Losing him made me feel, even more deeply, what I was planning to write about. Because when an elder passes, we don’t just lose a person. We lose a library. A landscape. A whole archive of memory and meaning, unless we’ve taken the time to ask about it, honor it, and pass it on.
Mr. El was the kind of man—like SO many of our elders are—who could tell you exactly how things used to be and what he hoped you’d do with that information. Writing his obituary reminded me of how fragile that chain of transmission is, how powerful it is too.
I had planned to write an entirely different newsletter, but his passing made me pivot. So instead, I want to remind you to check on your elders. Sit with them. Record them. Ask the stories. Ask the names. Ask the “how” and the “why” and the “what happened next.”
History ain’t just fun facts. It’s a road map.
Our elders’ stories are blueprints, survival manuals passed down in people form. When an elder shares what they’ve lived through, they’re not just reminiscing. They’re handing us strategies.
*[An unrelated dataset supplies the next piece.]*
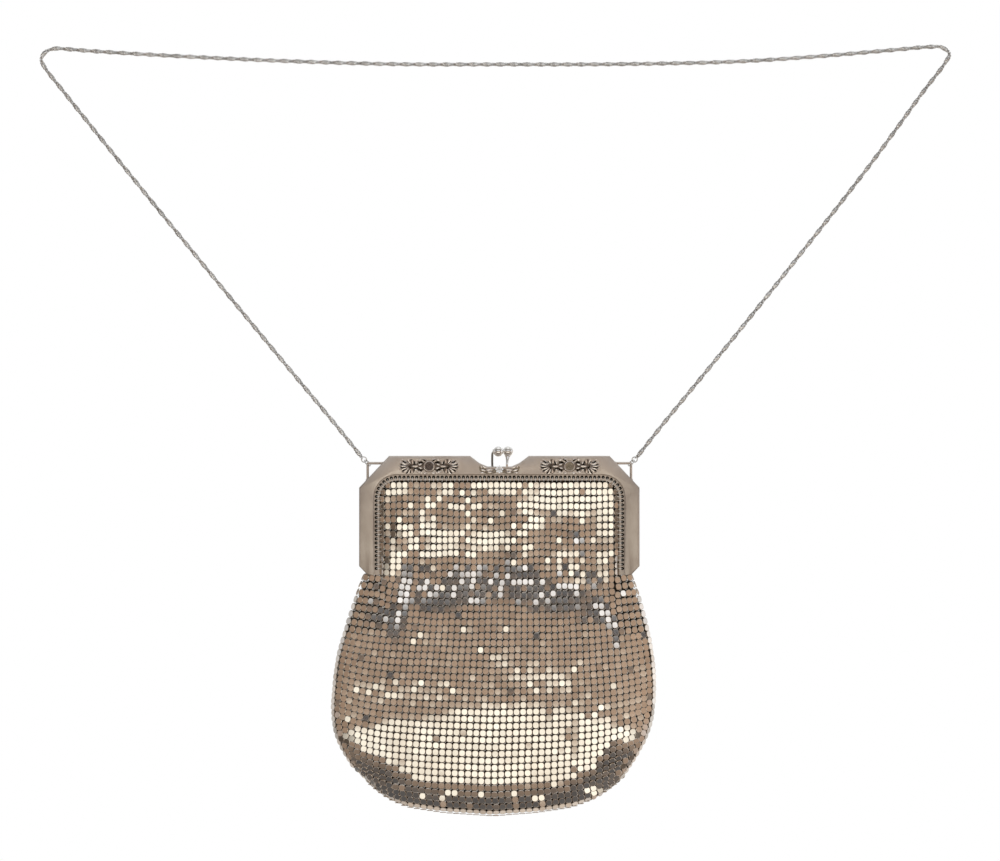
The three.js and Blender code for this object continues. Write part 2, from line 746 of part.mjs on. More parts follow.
addPiece('front_frame', frontFrame(), stampedMetal);
addPiece('back_frame', backFrame(), stampedMetal);
addPiece('front_clasp', frontClasp(), polishedMetal);
addPiece('back_clasp', backClasp(), polishedMetal);
addPiece('left_hinge_pin', hingePin(-1), stampedMetal);
addPiece('right_hinge_pin', hingePin(1), stampedMetal);
addPiece('left_chain_ring', chainRing(-1), chainMetal);
addPiece('right_chain_ring', chainRing(1), chainMetal);
addPiece('chain', ropeChain(), chainMetal);
addPiece('mesh_bag', meshBag(), meshMetal);

export default purse;
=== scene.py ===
# %% [markdown]
# # A metal mesh purse on a long rope chain
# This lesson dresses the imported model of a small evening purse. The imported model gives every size
# and place. Each step below says what a piece or a finish is on the real purse, how it could be
# made in Blender, and why it is made in this way.

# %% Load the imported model
import math

import bmesh
import bpy
import numpy as np
from mathutils import Matrix, Vector


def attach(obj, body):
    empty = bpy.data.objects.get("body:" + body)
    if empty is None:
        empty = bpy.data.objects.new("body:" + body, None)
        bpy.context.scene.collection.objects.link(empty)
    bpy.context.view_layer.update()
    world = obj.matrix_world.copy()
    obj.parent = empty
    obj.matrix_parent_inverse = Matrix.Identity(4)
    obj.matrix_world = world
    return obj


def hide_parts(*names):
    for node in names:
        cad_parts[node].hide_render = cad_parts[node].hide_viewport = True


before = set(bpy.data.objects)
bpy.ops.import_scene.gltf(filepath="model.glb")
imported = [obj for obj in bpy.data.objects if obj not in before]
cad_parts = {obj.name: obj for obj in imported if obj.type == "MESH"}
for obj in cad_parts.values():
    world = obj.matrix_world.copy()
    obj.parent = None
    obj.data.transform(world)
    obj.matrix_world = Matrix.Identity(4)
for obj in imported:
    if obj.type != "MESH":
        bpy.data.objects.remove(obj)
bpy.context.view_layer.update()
print("packed nodes:", sorted(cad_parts))

# %% [markdown]
# ## Camera
# The purse was seen from straight in front and from a distance, so its sides look parallel. A long
# lens 1.6 m away gives that view. The field of view is worked out from the width that the picture
# covers at the purse, which is 460 mm.

# %% Camera
view_width = 0.46
view_distance = 1.6
sensor_width = 36

lens = bpy.data.cameras.new("camera")
lens.sensor_width = sensor_width
lens.lens = sensor_width * view_distance / view_width
camera = bpy.data.objects.new("camera", lens)
camera.location = (0.0003, -view_distance, -0.1684)
camera.rotation_euler = (math.radians(90), 0, 0)
bpy.context.scene.collection.objects.link(camera)
bpy.context.scene.camera = camera
print("lens:", round(lens.lens, 1), "mm")

# %% [markdown]
# ## Studio
# Polished metal has hardly any colour of its own: it shows the room. Here the room is drawn in the
# world as bands of light by height: a dark strip of floor, a low white softbox, a brown wall, a
# dark gap, a cool softbox and a white ceiling, with pale paper at the sides that lights the rims.
# Flat plates of the mesh that lean a few degrees catch a softbox and turn white, and upright ones
# stay brown, which is what makes a mesh purse sparkle. The camera and the matt floor meet a plain
# white ground, because the world asks which kind of ray looks at it.

# %% Shader helpers
def add_node(tree, kind, inputs=None, **settings):
    """Add a node, set its properties and give its input sockets values or links."""
    node = tree.nodes.new(kind)
    for key, value in settings.items():
        setattr(node, key, value)
    for socket, value in (inputs or {}).items():
        if isinstance(value, bpy.types.NodeSocket):
            tree.links.new(value, node.inputs[socket])
        else:
            node.inputs[socket].default_value = value
    return node


def compute(tree, operation, *values):
    """Add a Math node and return its result."""
    return add_node(tree, "ShaderNodeMath", dict(enumerate(values)), operation=operation).outputs[0]


def map_range(tree, value, low, high, start=0.0, end=1.0):
    """Map a value from one range to another, stopping at both ends."""
    return add_node(tree, "ShaderNodeMapRange", {
        "Value": value, "From Min": low, "From Max": high, "To Min": start, "To Max": end,
    }).outputs["Result"]


def mix_colours(tree, factor, first, second):
    return add_node(tree, "ShaderNodeMix", {
        "Factor": factor, "A": first, "B": second,
    }, data_type="RGBA").outputs["Result"]


def scale_colour(tree, colour, share):
    return add_node(tree, "ShaderNodeVectorMath", {
        0: colour, "Scale": share,
    }, operation="SCALE").outputs[0]


def add_ramp(tree, fac, stops):
    """Add a colour ramp whose stops are (place, (red, green, blue))."""
    ramp = add_node(tree, "ShaderNodeValToRGB", {"Fac": fac})
    bands = ramp.color_ramp
    while len(bands.elements) < len(stops):
        bands.elements.new(0.5)
    for element, (place, colour) in zip(bands.elements, stops):
        element.position = place
        element.color = (*colour, 1)
    return ramp.outputs["Color"]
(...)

Shanina Carmichael made a social media post one day saying, “This ain’t the worst president that we’ve had,” and that truth hit me. Our people have survived leadership that didn’t love us, didn’t see us, didn’t even count us as human. We’ve survived laws designed to box us in, economies designed to trap us, and eras designed to break our spirits. And we kept living. Kept building. Kept dancing, cooking, falling in love, giving birth, being fly af, telling lies, and telling our truth. And it’s not just politics. Heartbreak ain’t new. Trying to balance work, family, and your own sanity ain’t new. **Feeling pulled between moving on or staying put ain’t new.
Even our relationship to things has changed. We talk about “minimalism” and “sustainability” like they’re new trends, but before WWII, people (not just Black folks but humans in general) weren’t big consumers. There wasn’t much trash and certainly not much litter. Reusing, repairing, and repurposing was the norm.
So when we sit at our elders’ feet, or flip through their old photos, or listen to a story that wanders through three decades before landing on the point, we’re not just hearing about “back then.” We’re being handed instructions. Instructions on how to navigate grief, how to keep going when money gets tight, how to leave that man who ain’t treating you right, how to reconcile with the fact that hoochies and other wild women been here, how to build and sustain community when the world feels cold, how to stay human in a system that keeps trying to grind us down.
These memories aren’t nostalgia. They’re maps. And every time an elder passes, we lose a mapmaker.